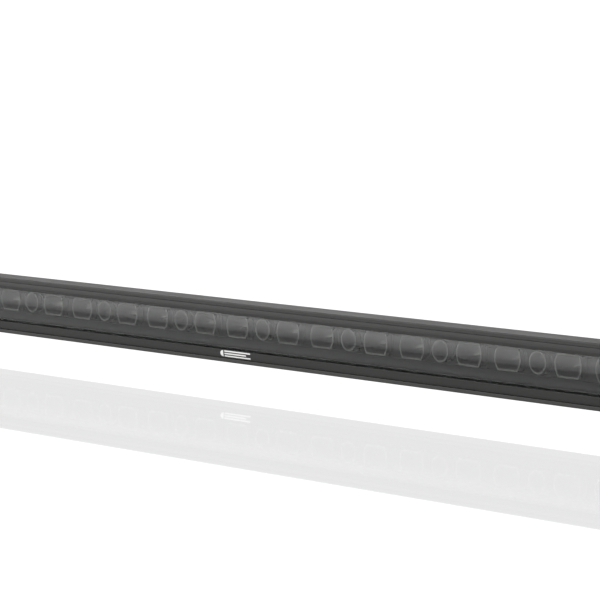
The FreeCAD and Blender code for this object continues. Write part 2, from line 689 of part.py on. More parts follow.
def make_leds():
    groups = range(SIZES["group_count"])
    spots = [c for index in groups for c in spot_centres(group_start(index))]
    floods = [flood_centre(group_start(index)) for index in range(SIZES["group_count"] + 1)]
    spot = domed_led("spot_led_pattern", "spot_led", "spot_led_thick", "spot_dome")
    flood = domed_led("flood_led_pattern", "flood_led", "flood_led_thick", "flood_dome")
    group("spot_leds", spot, [(x, "plate_back", CELL_Z) for x in spots], FRONT)
    group("flood_leds", flood, [(x, "plate_back", CELL_Z) for x in floods], FRONT)

    rod = doc.addObject("Part::Cylinder", "optic_rod")
    bind(rod, "Radius", "optic_radius")
    bind(rod, "Height", "optic_foot - optic_neck")
    tip = doc.addObject("Part::Sphere", "optic_tip")
    bind(tip, "Radius", "optic_radius")
    tip.Angle1 = 0
    place(tip, z="optic_foot - optic_neck")
    outside = doc.addObject("Part::Fuse", "optic_outside")
    outside.Base, outside.Tool = rod, tip
    hollow = doc.addObject("Part::Cylinder", "optic_hollow_space")
    bind(hollow, "Radius", "optic_hollow")
    bind(hollow, "Height", "optic_hollow_deep")
    optic = doc.addObject("Part::Cut", "flood_optic_pattern")
    optic.Base, optic.Tool = outside, hollow
    doc.recompute()
    group("flood_optics", optic, [(x, "optic_foot", CELL_Z) for x in floods], FRONT)


def small_screw(label, length):
    """Cheese-head screw with a hexagonal socket; the head's underside is at z = 0."""
    screw = turned(label, [
        (0, "small_head_thick"), (0, f"-({length})"), ("small_shank", f"-({length})"),
        ("small_shank", 0), ("small_head", 0), ("small_head", "small_head_thick - small_break"),
        ("small_head - small_break", "small_head_thick")])
    cut_socket(screw, "small_socket", "small_head_thick", "small_socket_deep")
    return screw


def make_inner_screws():
    modules = range(SIZES["module_count"])
    ear = small_screw("reflector_screw_pattern", "base_back - 0.5 - plate_back + cup_wall")
    group("reflector_screws", ear, [
        (f"{group_start(2 * m)} + {x}", "plate_back - cup_wall", f"{CELL_Z} + {z}")
        for m in modules for x, z in ear_screws()], FRONT)
    board = small_screw("led_board_screw_pattern", "base_back - 0.5 - plate_back")
    group("led_board_screws", board, [
        (f"{group_start(2 * m)} + {x}", "plate_back", f"{CELL_Z} + {z}")
        for m in modules for x, z in board_screws()], FRONT)


def box(label, long, deep, high):
    """Block centred on X and Y, standing on z = 0."""
    block = doc.addObject("Part::Box", label)
    for field, amount in (("Length", long), ("Width", deep), ("Height", high)):
        bind(block, field, amount)
    place(block, f"-({long}) / 2", f"-({deep}) / 2", 0)
    doc.recompute()
    return block


def rod(label, radius, length):
    cylinder = doc.addObject("Part::Cylinder", label)
    bind(cylinder, "Radius", radius)
    bind(cylinder, "Height", length)
    doc.recompute()
    return cylinder


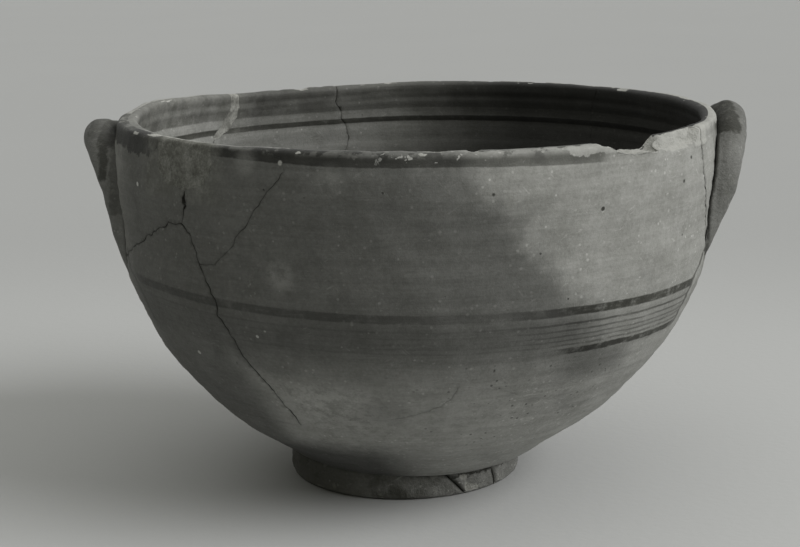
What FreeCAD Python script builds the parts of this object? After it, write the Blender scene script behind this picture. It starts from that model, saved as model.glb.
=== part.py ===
import FreeCAD, Part
import math
import os

# Two-handled drinking cup of fired clay, hand thrown and mended from sherds.
# +Z is up and +X runs towards the right handle. The origin is on the bowl's axis, where it stands.
# Lengths are millimetres. Azimuths are degrees about the bowl's axis, 0 at +X and -90 at the front.

os.makedirs("parts", exist_ok=True)
doc = FreeCAD.newDocument("Cup")

# Named sizes of the cup.

SIZES = [
    ("rim_height", 119.4),
    ("body_radius", 97.0),
    ("foot_radius", 37.8),
    ("foot_inner_radius", 28.5),
    ("foot_rounding", 1.6),
    ("wall_thickness", 5.0),
    ("floor_thickness", 6.2),
    ("lip_crest_width", 1.5),
    ("underside_height", 4.6),
    ("foot_offset", 4.0),
    ("handle_rod_radius", 5.2),
    ("handle_half_span", 26.0),
    ("spall_radius", 14.0),
    ("lip_spall_depth", 2.8),
]

# Outer wall, foot to lip: share of the rim height, share of the body radius.

OUTER_WALL_SHARES = [
    (0.0754, 0.4117),
    (0.1197, 0.4930),
    (0.1700, 0.5829),
    (0.2400, 0.6857),
    (0.3200, 0.7783),
    (0.4200, 0.8701),
    (0.5400, 0.9437),
    (0.6600, 0.9841),
    (0.7800, 0.9902),
    (0.8800, 1.0000),
    (0.9500, 0.9918),
    (0.9850, 0.9850),
]

# Underside within the foot: share of the foot radius, share of the foot junction's rise.

UNDERSIDE_SHARES = [
    (0.0, 0.0),
    (0.55, 0.06),
    (0.85, 0.34),
]

# Wall thickness from foot to lip, as a multiple of the named thickness.

THICKNESS_SHARES = [
    (0.0, 1.26),
    (0.2, 1.18),
    (0.5, 1.0),
    (0.9, 0.98),
    (1.1, 1.0),
]

# Joins between sherds: azimuth, share of the rim height. They run past the lip where they reach it.

OVER_LIP_SHARE = 1.25

# Where joins meet.

MEET_AB_SHARE = (-135.5, 0.803)
MEET_AC_SHARE = (-131.2, 0.709)
MEET_BK_SHARE = (-185.0, 0.586)
MEET_BG_SHARE = (-212.0, 0.720)
MEET_A_BASE_SHARE = (-119.2, 0.276)
MEET_D_BASE_SHARE = (-22.0, 0.300)
MEET_H_BASE_SHARE = (-315.0, 0.300)
MEET_F_BASE_SHARE = (-242.0, 0.310)
MEET_K_BASE_SHARE = (-190.0, 0.276)
FULL_TURN = 360

# Points above the lip that carry the longer outlines over it.

RIM_FRONT_SHARE = (-71.0, OVER_LIP_SHARE)
RIM_LEFT_SHARE = (-178.0, OVER_LIP_SHARE)
RIM_REAR_SHARE = (-283.0, OVER_LIP_SHARE)
RIM_RIGHT_SHARE = (-352.0, OVER_LIP_SHARE)

JOIN_A_TOP_SHARES = [
    (-131.6, OVER_LIP_SHARE),
    (-131.9, 0.985),
    (-132.1, 0.956),
    (-132.5, 0.935),
    (-133.3, 0.901),
    (-134.9, 0.8635),
    (-134.7, 0.844),
    MEET_AB_SHARE,
]

JOIN_A_MIDDLE_SHARES = [
    MEET_AB_SHARE,
    (-133.6, 0.772),
    (-132.5, 0.744),
    MEET_AC_SHARE,
]

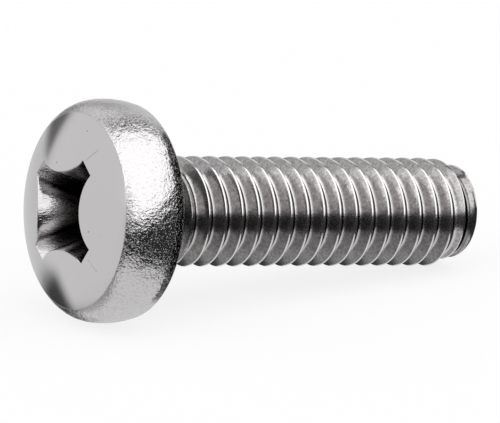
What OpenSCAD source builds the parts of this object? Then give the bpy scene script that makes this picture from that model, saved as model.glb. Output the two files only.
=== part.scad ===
// Pan head machine screw with a cross recess, threaded up to the head, lying on its side.
// The screw is worked out upright, with its bearing face at z = 0, its head above and its shank below.
// It is then laid on the rim of its head and the last crest of its thread.

/* [Head] */
// Largest diameter of the head
head_d = 7.98; // [7.6:0.02:8.8]
// Height of the head above its bearing face
head_h = 3.1; // [2.8:0.05:3.6]
// Radius of the domed top
dome_r = 8; // [6.8:0.1:11]
// Diameter of the edge where the domed top meets the rounded side
dome_edge_d = 7; // [6.7:0.02:7.1]
// Height above the bearing face at which the head is widest
widest_h = 1.1; // [0.8:0.05:1.3]
// Radius of the bulging side, from the widest place down
side_r = 3; // [2.4:0.1:4]
// Radius of the shoulder between the edge of the domed top and the bulging side
shoulder_r = 1.1; // [0.9:0.05:1.5]
// Radius of the rounded rim of the bearing face
rim_r = 0.3; // [0.1:0.05:0.4]

/* [Cross recess] */
// Distance across two opposite wings, level with the top of the dome
recess_span = 4.7; // [3.8:0.05:5]
// Width of a wing at the top
wing_w = 0.76; // [0.6:0.02:0.9]
// Depth of the wings below the top of the dome
wing_depth = 2.1; // [1.4:0.05:2.3]
// Slope of a wing's outer end from the axis
wing_end_slope = 26.5; // [20:0.5:30]
// Slope of a wing's flanks from the axis
wing_flank_slope = 2.5; // [0:0.5:6]
// Length of a wing's straight flank at the top, before the rounded land
wing_flank_len = 0.1; // [0.08:0.01:0.2]
// Angle swept by the rounded land between neighbouring wings
land_sweep = 72; // [64:1:84]
// Slope of the land's middle from the axis
land_slope = 20.5; // [17:0.5:22]
// Slope of the pointed bottom from the face of the screw
bottom_slope = 28; // [15:1:32]
// Turn of the recess about the axis, from the screw's upper side
recess_turn = 55; // [0:1:89]

/* [Shank] */
// Length of the shank from the bearing face to the end
shank_len = 14; // [10:0.5:20]
// Diameter of the plain neck under the head
neck_d = 3.5; // [3.3:0.05:3.6]
// Length of the plain neck, fillet included
neck_len = 0.7; // [0.5:0.05:1.4]
// Radius of the fillet between the bearing face and the neck
fillet_r = 0.3; // [0.25:0.05:0.4]

/* [Thread] */
// Diameter over the crests
thread_d = 3.96; // [3.84:0.01:4]
// Distance between neighbouring crests
pitch = 0.7; // [0.5:0.05:0.8]
// Angle between the two flanks of a crest
flank_angle = 60; // [55:1:65]
// Length of the run-out, from the neck to the first crest of full height
runout_len = 0.9; // [0.5:0.1:1.4]
// Distance from the bearing face to the crest line on the screw's upper side
crest_start = 0.67; // [0:0.01:0.7]
// Diameter of the flat end
tip_d = 3.3; // [3.15:0.05:3.6]
// Slope of the end's chamfer from the axis
tip_slope = 45; // [30:1:55]

/* [Hidden] */
$fn = 64;

// Depth of the thread as a share of the pitch, and the width of its crest, of a metric thread
thread_depth = 0.6134 * pitch;
crest_w = pitch / 8;
// Facets in one turn of the thread, points in one pitch of its profile, and facets in the round of a land
turn_steps = 36;
profile_steps = 4;
land_steps = 10;
// How far the straight steps of a rounded stretch may lie inside its true arc
arc_tolerance = 0.002;
// How far a cutting shape passes the surface that it cuts, and how deep a joined shape starts
overrun = 0.3;

head_r = head_d / 2;
dome_edge_r = dome_edge_d / 2;
neck_r = neck_d / 2;
thread_r = thread_d / 2;
tip_r = tip_d / 2;
root_r = thread_r - thread_depth;
flank_run = thread_depth * tan(flank_angle / 2);
root_w = pitch - crest_w - 2 * flank_run;
// The thread fades into a core that starts inside the neck, and the neck's end tapers to a smaller one
fade_r = root_r - 0.1;
taper_r = fade_r - 0.1;
taper_end = neck_len + neck_r - taper_r;

// Height of the dome's edge above the bearing face
dome_centre_h = head_h - dome_r;
dome_edge_h = dome_centre_h + sqrt(pow(dome_r, 2) - pow(dome_edge_r, 2));
dome_edge_angle = acos(dome_edge_r / dome_r);

// The shoulder's arc starts at the dome's edge and touches the side's arc from inside
side_centre_r = head_r - side_r;
edge_run = dome_edge_r - side_centre_r;
edge_rise = dome_edge_h - widest_h;
edge_reach = norm([edge_run, edge_rise]);
centres_gap = side_r - shoulder_r;
shoulder_fan = acos((pow(centres_gap, 2) + pow(edge_reach, 2) - pow(shoulder_r, 2)) / (2 * centres_gap * edge_reach));
side_angle = atan2(edge_rise, edge_run) - shoulder_fan;
shoulder_centre = [side_centre_r + centres_gap * cos(side_angle), widest_h + centres_gap * sin(side_angle)];
shoulder_angle = atan2(dome_edge_h - shoulder_centre[1], dome_edge_r - shoulder_centre[0]);

// The rim's arc touches the bearing face and the side's arc
rim_centre_r = side_centre_r + sqrt(pow(side_r - rim_r, 2) - pow(widest_h - rim_r, 2));
rim_angle = -asin((widest_h - rim_r) / (side_r - rim_r));

// How far the straight flank of a wing grows along each side of the land per depth, so that the land keeps its slope
land_slim = tan(land_sweep / 4);
near_loss = (tan(wing_end_slope) - tan(wing_flank_slope)) / sqrt(2);
far_loss = (tan(wing_end_slope) + tan(wing_flank_slope)) / sqrt(2);
flank_growth = (tan(land_slope) - far_loss + near_loss * land_slim) / (1 - land_slim);

// Where the chamfer of the end meets the crests
tip_chamfer_len = (thread_r - tip_r) / tan(tip_slope);
last_crest = shank_len - tip_chamfer_len;

// The screw rests on a line from the last crest to the bulging side of its head
rest_run = widest_h + last_crest;
rest_rise = side_centre_r - thread_r;
rest_tilt = atan2(rest_rise, rest_run) + asin(side_r / norm([rest_run, rest_rise]));
rest_height = thread_r * cos(rest_tilt) + last_crest * sin(rest_tilt);
head_reach = dome_r + dome_centre_h * cos(rest_tilt);
tip_reach = shank_len * cos(rest_tilt) + tip_r * sin(rest_tilt);

// Points of an arc, first and last included
function arc(centre, radius, from, to) =
    let (step = 2 * acos(1 - arc_tolerance / radius), steps = ceil(abs(to - from) / step))
    [for (i = [0 : steps])
        let (angle = from + (to - from) * i / steps)
        centre + radius * [cos(angle), sin(angle)]];

// The same points without the first, where an arc goes on from the one before it
function next_arc(centre, radius, from, to) =
    let (points = arc(centre, radius, from, to))
    [for (i = [1 : len(points) - 1]) points[i]];

// Half outline of the blank: domed top, shoulder, side, rounded rim, bearing face, fillet, neck and taper
function blank_outline() = concat(
    arc([0, dome_centre_h], dome_r, 90, dome_edge_angle),
    next_arc(shoulder_centre, shoulder_r, shoulder_angle, side_angle),
    next_arc([side_centre_r, widest_h], side_r, side_angle, rim_angle),
    next_arc([rim_centre_r, rim_r], rim_r, rim_angle, -90),
    arc([neck_r + fillet_r, -fillet_r], fillet_r, 90, 180),
    [[neck_r, -neck_len], [taper_r, -taper_end], [0, -taper_end]]
);

// Share of the thread's full height at a distance below the bearing face
function thread_share(depth) =
    depth > shank_len + overrun ? 0 : min(1, max(0, (depth - neck_len) / runout_len));

// Distance below the crest's middle, and radius, of the corners of the thread's profile in one pitch
thread_profile = [
    [-crest_w / 2, thread_r],
    [crest_w / 2, thread_r],
    [crest_w / 2 + flank_run, root_r],
    [crest_w / 2 + flank_run + root_w, root_r]
];

// The core starts inside the neck and ends past the tip, flat at both ends
core_start = neck_len / 2;
core_end = shank_len + pitch + overrun;
turns = ceil((core_end - core_start) / pitch) + 3;
column = turns * profile_steps;

// One point of the threaded rod: step i of a turn, corner m of the profiles counted down the shank
function rod_point(i, m) =
    let (
        corner = thread_profile[m % profile_steps],
        turn = floor(m / profile_steps) - 1 - i / turn_steps,
        depth = crest_start + turn * pitch + corner[0],
        radius = fade_r + (corner[1] - fade_r) * thread_share(depth),
        angle = 360 * i / turn_steps
    )
    [radius * cos(angle), radius * sin(angle), -min(core_end, max(core_start, depth))];

// Number of that point, where the last step of a turn joins the first step of the next
function rod_index(i, m) = i < turn_steps ? i * column + m : m - profile_steps;

// Threaded rod, longer than the shank at its end
module threaded_rod() {
    points = [for (i = [0 : turn_steps - 1], m = [0 : column - 1]) rod_point(i, m)];
    walls = [
        for (i = [0 : turn_steps - 1], m = [(i == turn_steps - 1 ? profile_steps : 0) : column - 2])
            let (a = rod_index(i, m), b = rod_index(i + 1, m), c = rod_index(i + 1, m + 1), d = rod_index(i, m + 1))
            each [[a, b, d], [b, c, d]]
    ];
    start_cap = [for (i = [turn_steps - 1 : -1 : 0]) rod_index(i, 0)];
    end_cap = [for (i = [0 : turn_steps - 1]) rod_index(i, column - 1)];
    polyhedron(points, concat(walls, [start_cap, end_cap]));
}

// Space inside the chamfered end
module tip_envelope() {
    outer_r = thread_r + overrun;
    rotate_extrude() polygon([
        [0, 0],
        [outer_r, 0],
        [outer_r, -shank_len + (outer_r - tip_r) / tan(tip_slope)],
        [tip_r, -shank_len],
        [0, -shank_len]
    ]);
}

module blank() {
    rotate_extrude() polygon(blank_outline());
}

// Outline of the recess in a level cut, at a depth below the top of the dome. Each of the four lands runs from the
// corner of one wing along its flank, round the nose and along the next wing's flank. Wing ends join the lands.
function recess_ring(depth) =
    let (
        reach = recess_span / 2 - depth * tan(wing_end_slope),
        half_w = wing_w / 2 - depth * tan(wing_flank_slope),
        near = (reach - half_w) / sqrt(2),
        far = (reach + half_w) / sqrt(2),
        flank_drop = wing_flank_len / sqrt(2) + depth * flank_growth,
        nose_r = (near - flank_drop) / sin(land_sweep / 2),
        nose_centre = far - flank_drop + nose_r * cos(land_sweep / 2)
    )
    [for (turn = [0 : 90 : 270], i = [-1 : land_steps + 1])
        let (
            corner = i < 0 ? 1 : i > land_steps ? -1 : 0,
            angle = land_sweep * (1 / 2 - i / land_steps),
            x = corner == 0 ? nose_r * sin(angle) : corner * near,
            y = corner == 0 ? nose_centre - nose_r * cos(angle) : far
        )
        [cos(turn) * x - sin(turn) * y, sin(turn) * x + cos(turn) * y, head_h - depth]];

// Cross recess: four wings that narrow downwards, and a pointed bottom
module cross_recess() {
    mouth = recess_ring(-overrun);
    foot = recess_ring(wing_depth);
    n = len(mouth);
    point_h = head_h - wing_depth - norm([foot[0][0], foot[0][1]]) * tan(bottom_slope);
    walls = [for (i = [0 : n - 1]) each [[i, (i + 1) % n, n + i], [(i + 1) % n, n + (i + 1) % n, n + i]]];
    bottom = [for (i = [0 : n - 1]) [n + i, n + (i + 1) % n, 2 * n]];
    polyhedron(concat(mouth, foot, [[0, 0, point_h]]), concat([[for (i = [n - 1 : -1 : 0]) i]], walls, bottom));
}

module upright_screw() {
    difference() {
        union() {
            blank();
            intersection() {
                threaded_rod();
                tip_envelope();
            }
        }
        rotate([0, 0, recess_turn - 45]) cross_recess();
    }
}

module screw() {
    color("silver")
        translate([(head_reach - tip_reach) / 2, 0, rest_height])
        rotate([0, rest_tilt - 90, 0])
        upright_screw();
}

screw();
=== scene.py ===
"""Looks of the machine screw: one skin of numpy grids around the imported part, in a plain soft studio."""
import math

import bpy
import numpy as np
from mathutils import Matrix, Vector


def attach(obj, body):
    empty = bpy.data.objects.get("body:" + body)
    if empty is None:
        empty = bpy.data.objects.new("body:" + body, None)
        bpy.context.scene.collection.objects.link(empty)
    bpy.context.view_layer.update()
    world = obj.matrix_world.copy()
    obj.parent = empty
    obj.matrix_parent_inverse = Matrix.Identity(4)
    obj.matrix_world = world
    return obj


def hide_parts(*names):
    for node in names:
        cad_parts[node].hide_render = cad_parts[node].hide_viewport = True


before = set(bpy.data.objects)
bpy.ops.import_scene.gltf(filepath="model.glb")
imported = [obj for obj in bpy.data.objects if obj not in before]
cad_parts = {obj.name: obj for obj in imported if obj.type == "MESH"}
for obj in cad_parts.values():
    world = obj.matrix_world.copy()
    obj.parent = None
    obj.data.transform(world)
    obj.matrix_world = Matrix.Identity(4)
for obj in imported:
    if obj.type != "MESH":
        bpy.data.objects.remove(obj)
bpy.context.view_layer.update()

MM = 0.001

# Sizes of the part's source, in millimetres and degrees
HEAD_R = 3.99
HEAD_H = 3.1
DOME_R = 8.0
DOME_EDGE_R = 3.5
WIDEST_H = 1.1
SIDE_R = 3.0
SHOULDER_R = 1.1
RIM_R = 0.3
RECESS_SPAN = 4.7
WING_W = 0.76
WING_DEPTH = 2.1
WING_END_SLOPE = 26.5
WING_FLANK_SLOPE = 2.5
WING_FLANK_LEN = 0.1
LAND_SWEEP = 72.0
LAND_SLOPE = 20.5
BOTTOM_SLOPE = 28.0
RECESS_TURN = 55.0
SHANK_LEN = 14.0
NECK_R = 1.75
NECK_LEN = 0.7
FILLET_R = 0.3
THREAD_R = 1.98
PITCH = 0.7
FLANK_ANGLE = 60.0
RUNOUT_LEN = 0.9
CREST_START = 0.67
TIP_R = 1.65
TIP_SLOPE = 45.0
ROOT_R = THREAD_R - 0.6134 * PITCH
FADE_R = ROOT_R - 0.1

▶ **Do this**
Everything from the line that contains "a pointed bottom" to the line that contains "imported = [obj" must be transcribed exactly, both end lines included.

▶ **Expected answer**
// Cross recess: four wings that narrow downwards, and a pointed bottom
module cross_recess() {
    mouth = recess_ring(-overrun);
    foot = recess_ring(wing_depth);
    n = len(mouth);
    point_h = head_h - wing_depth - norm([foot[0][0], foot[0][1]]) * tan(bottom_slope);
    walls = [for (i = [0 : n - 1]) each [[i, (i + 1) % n, n + i], [(i + 1) % n, n + (i + 1) % n, n + i]]];
    bottom = [for (i = [0 : n - 1]) [n + i, n + (i + 1) % n, 2 * n]];
    polyhedron(concat(mouth, foot, [[0, 0, point_h]]), concat([[for (i = [n - 1 : -1 : 0]) i]], walls, bottom));
}

module upright_screw() {
    difference() {
        union() {
            blank();
            intersection() {
                threaded_rod();
                tip_envelope();
            }
        }
        rotate([0, 0, recess_turn - 45]) cross_recess();
    }
}

module screw() {
    color("silver")
        translate([(head_reach - tip_reach) / 2, 0, rest_height])
        rotate([0, rest_tilt - 90, 0])
        upright_screw();
}

screw();
=== scene.py ===
"""Looks of the machine screw: one skin of numpy grids around the imported part, in a plain soft studio."""
import math

import bpy
import numpy as np
from mathutils import Matrix, Vector


def attach(obj, body):
    empty = bpy.data.objects.get("body:" + body)
    if empty is None:
        empty = bpy.data.objects.new("body:" + body, None)
        bpy.context.scene.collection.objects.link(empty)
    bpy.context.view_layer.update()
    world = obj.matrix_world.copy()
    obj.parent = empty
    obj.matrix_parent_inverse = Matrix.Identity(4)
    obj.matrix_world = world
    return obj


def hide_parts(*names):
    for node in names:
        cad_parts[node].hide_render = cad_parts[node].hide_viewport = True


before = set(bpy.data.objects)
bpy.ops.import_scene.gltf(filepath="model.glb")
imported = [obj for obj in bpy.data.objects if obj not in before]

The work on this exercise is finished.